Forming such groups, in addition to voting for representatives that would fight for smaller government and the rights of the Many, is what Manning referred to as the ultimate key of libberty.

== Political Atmosphere following Liberty ==
Manning's many attempts to publish The Key of Libberty failed. He originally sent a copy of Libberty to the Independent Chronicle, but Republicans at that paper refused to publish it because its remedy of an organized group of laborers possibly publishing their own monthly magazine would put many Republicans out of work. Anyone who published anything against President John Adams, a Federalist, and/or the war faced imprisonment, including Thomas Adams (of no relation to the president), editor of the Chronicle, and Abijah Adams, his brother and clerk. The Alien and Sedition Acts of 1798 were in effect and Jeffersonian Republicans were deemed traitors, causing his work to take a back seat.

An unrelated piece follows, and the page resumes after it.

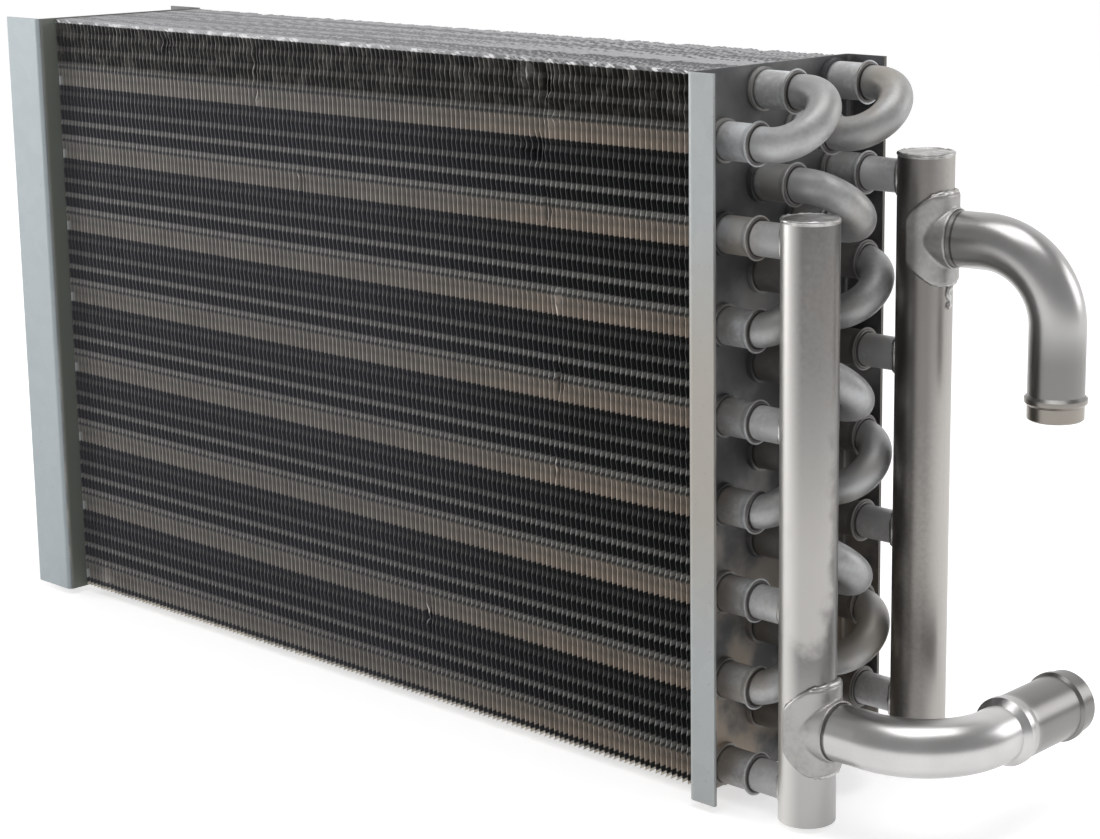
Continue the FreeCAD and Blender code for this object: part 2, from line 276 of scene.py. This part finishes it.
def paint_front_header_wear_and_light():
    """Paints a highlight down one side, a paler foot as painted floor reflection, and a worn patch in front
    that fades out upwards as painted reflection.
    """
    made = front_header_metal
    axis = span("front_header")[2]
    patch_bottom = 0.0745
    patch_top = 0.24
    patch_half_width = 0.0102
    patch_faces = -52
    highlight_side_faces = -128
    z = made.axes()[2]
    middle = (patch_bottom + patch_top) / 2
    half_height = (patch_top - patch_bottom) / 2
    across = made.heading(axis, patch_faces + 90)
    facing = made.step(made.heading(axis, patch_faces), 0.0, 0.002)
    wide = made.maths("POWER", made.maths("ABSOLUTE", across / patch_half_width), 2.5)
    tall = made.maths("POWER", made.maths("ABSOLUTE", (z - middle) / half_height), 8.0)
    ragged = made.noise(110.0)
    inside = made.step(wide + tall + (ragged - 0.5) * 1.2, 0.45, 1.15, 1.0, 0.0)
    # The worn patch fades upwards as painted reflection of the darker room above.
    strength = made.step(z, patch_top - 0.03, middle - half_height * 0.6, 0.0, 0.8)
    # Painted floor reflection makes the foot paler.
    made.cover(made.step(z, 0.085, 0.035) * 0.8, (0.46, 0.455, 0.45))
    made.cover(inside * facing * strength, (0.49, 0.475, 0.455))
    # Painted highlight down the side turned to the key lamp.
    made.cover(made.step(made.heading(axis, highlight_side_faces), 0.0052, 0.0118) * 0.9, (0.66, 0.645, 0.62))


def paint_rear_header_highlight():
    """A painted highlight on the outlet's side of the rear header, stronger towards its foot."""
    made = header_metal
    z = made.axes()[2]
    lit_side = made.heading(span("rear_header")[2], outlet_yaw["rear"])
    # Painted highlight, stronger towards the foot.
    made.cover(made.step(lit_side, 0.0065, 0.0115) * made.step(z, 0.285, 0.12, 0.32, 0.55),
               (0.56, 0.54, 0.515))


paint_front_header_wear_and_light()
paint_rear_header_highlight()
print("front header finish", len(front_header_metal.tree.nodes), "nodes")

# %% Dark grooves and shaded ends
groove_width = 0.0008


def groove(made, along, start):
    """A dark line round a pipe, where it enters another piece."""
    end = start + groove_width
    begins = made.step(along, start - 0.0002, start + 0.0002)
    return begins * made.step(along, end, end + groove_width * 0.6, 1.0, 0.0)


def shade_tubes():
    """The tubes are stained brown low down, and carry painted shade behind the first column and darkest at
    the web.
    """
    made = tube_metal
    x, y, z = made.axes()
    made.cover(made.step(z, 0.25, 0.12) * made.step(x, mouth, web + 0.006) * 0.6, (0.24, 0.19, 0.15))
    # Painted shade on the lower tubes behind the first column, and at their roots by the web.
    made.cover(made.step(y, -0.030, -0.018) * made.step(z, 0.285, 0.235) * 0.75, (0.13, 0.115, 0.10))
    made.cover(made.step(x, web + 0.0058, web + 0.0040) * 0.8, (0.05, 0.045, 0.04))


def groove_at_saddle(made, side, node):
    axis = span(side + "_header")[2]
    neck = span(node)[1].x - axis.x
    away = made.heading(axis, outlet_yaw[side])
    made.cover(groove(made, away, neck + 0.0001) * 0.8, (0.09, 0.085, 0.08))


def shade_outlets():
    """Painted shade darkens the upper outlet down its leg and the lower one towards its spigot; the upper
    spigot's end is tinted tan.
    """
    low, high, _ = span("upper_outlet_pipe")
    z = upper_outlet_metal.axes()[2]
    # Painted shade down the upper outlet's leg.
    upper_outlet_metal.cover(upper_outlet_metal.step(z, high.z - 0.034, high.z - 0.060) * 0.9,
                             (0.20, 0.195, 0.188))
    upper_outlet_metal.cover(upper_outlet_metal.step(z, low.z + 0.010, low.z + 0.007) * 0.4,
                             (0.40, 0.35, 0.29))
    high = span("lower_outlet_pipe")[1]
    y = lower_outlet_metal.axes()[1]
    # Painted shade towards the lower outlet's spigot.
    lower_outlet_metal.cover(lower_outlet_metal.step(y, high.y - 0.050, high.y - 0.038) * 0.9,
                             (0.19, 0.184, 0.178))


mouth = span("hairpin_tube_1_1")[1].x
web = span("header_end_plate")[0].x
for made in (bend_metal, stub_metal):
    made.cover(groove(made, made.axes()[0], mouth + 0.0003) * 0.8, (0.07, 0.06, 0.055))
shade_tubes()
groove_at_saddle(lower_outlet_metal, "front", "lower_outlet_saddle")
groove_at_saddle(upper_outlet_metal, "rear", "upper_outlet_saddle")
shade_outlets()
print("tube mouths at", round(mouth, 4), "web at", round(web, 4))

# %% [markdown]
# ## Galvanised sheet
#
# The end plates are folded from galvanised steel. Its zinc coat is pale, faintly blue-green, and carries a
# soft mottle of patches a few millimetres across.

# %% Galvanised finish
def galvanised(name, node, outward, dark_tone, light_tone, warmth, metallic, edge_shade):
    """Sheet with clean outer faces, while the pocket round the tubes is dark with flux, dust and painted
    shade, and one edge of the sheet carries painted shade.
    """
    low, high, _ = span(node)
    web_x = low.x if outward > 0 else high.x
    sheet = 0.0016
    made = Finish(name, 0.5, metallic)
    x, y, z = made.axes()
    soft = made.noise(7.0, place=made.scaled(1.0, 1.0, 0.7))
    speck = made.noise(420.0)
    made.colour(made.blend(made.cells(150.0) * 0.22 + soft * 0.78, dark_tone, light_tone))
    made.cover(made.step(made.maths("ABSOLUTE", z - 0.16), 0.10, 0.02) * warmth, (0.42, 0.38, 0.33))
    made.cover(made.step(speck, 0.64, 0.76) * 0.35, (0.22, 0.21, 0.19))
    between_flanges = (made.step(y, low.y + 0.0007, low.y + sheet)
                       * made.step(y, high.y - sheet, high.y - 0.0007, 1.0, 0.0))
    proud = (x - web_x) * outward
    past_web = made.step(proud, -0.0002, 0.0006)
    flux = made.noise(38.0, 4.0)
    crust = made.step(flux, 0.4, 0.6)
    # In the pocket, flux and dust tones are darkened as painted shade, most towards the top, with tan crust
    # low down.
    grime_and_shade = made.blend(made.step(flux, 0.35, 0.7), (0.15, 0.152, 0.158), (0.38, 0.375, 0.37))
    grime_and_shade = made.blend(made.step(z, 0.20, 0.27) * 0.6, grime_and_shade, (0.07, 0.071, 0.074))
    grime_and_shade = made.blend(made.step(z, 0.16, 0.02) * crust * 0.7, grime_and_shade, (0.56, 0.46, 0.36))
    collar = made.step(proud, 0.0022, 0.0027) * made.step(proud, 0.0042, 0.0047, 1.0, 0.0)
    grime_and_shade = made.blend(collar * crust * 0.7, grime_and_shade, (0.50, 0.49, 0.47))
    made.cover(between_flanges * past_web, grime_and_shade)
    # Painted shade on the faces within half a millimetre of the plate's high x: the header plate's flange
    # edges and the far plate's inner face.
    made.cover(made.step(x - high.x, -0.0005, -0.0001), edge_shade)
    made.rough(0.46 + soft * 0.14)
    made.bump(speck, 0.0003, 0.2)
    return made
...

Manning would regain confidence after Thomas Jefferson, a supporter of smaller government, defeated Adams in the election of 1800. His beliefs and actions as president, however, were often overshadowed by Adams' eleventh hour appointment of John C. Marshall, a Federalist, as Chief Justice of the Supreme Court. His rulings often mirrored the beliefs of the once-ruling party.

== Death ==
On October 21, 1814, shortly before the Hartford Convention, of which the Federalist Party would ultimately meet its demise, William Manning died of an unknown cause on his farm in Hampden. He was survived by his widow, several married children and his unmarried children—William, Jephthah, Sarah, Lucretia, Luna, Roxa, Lucinda and Jerusha. They maintained the farm until 1857, when the last survivor moved away.

== Posthumous Publication ==
The Key of Liberty would not be published until 1922 with a foreword by Harvard University historian Samuel Eliot Morison, in which he said, "It used to be said of him by his friends that if William Manning drowned, they would seek his body up-stream, for he would surely not float down with the current like other people."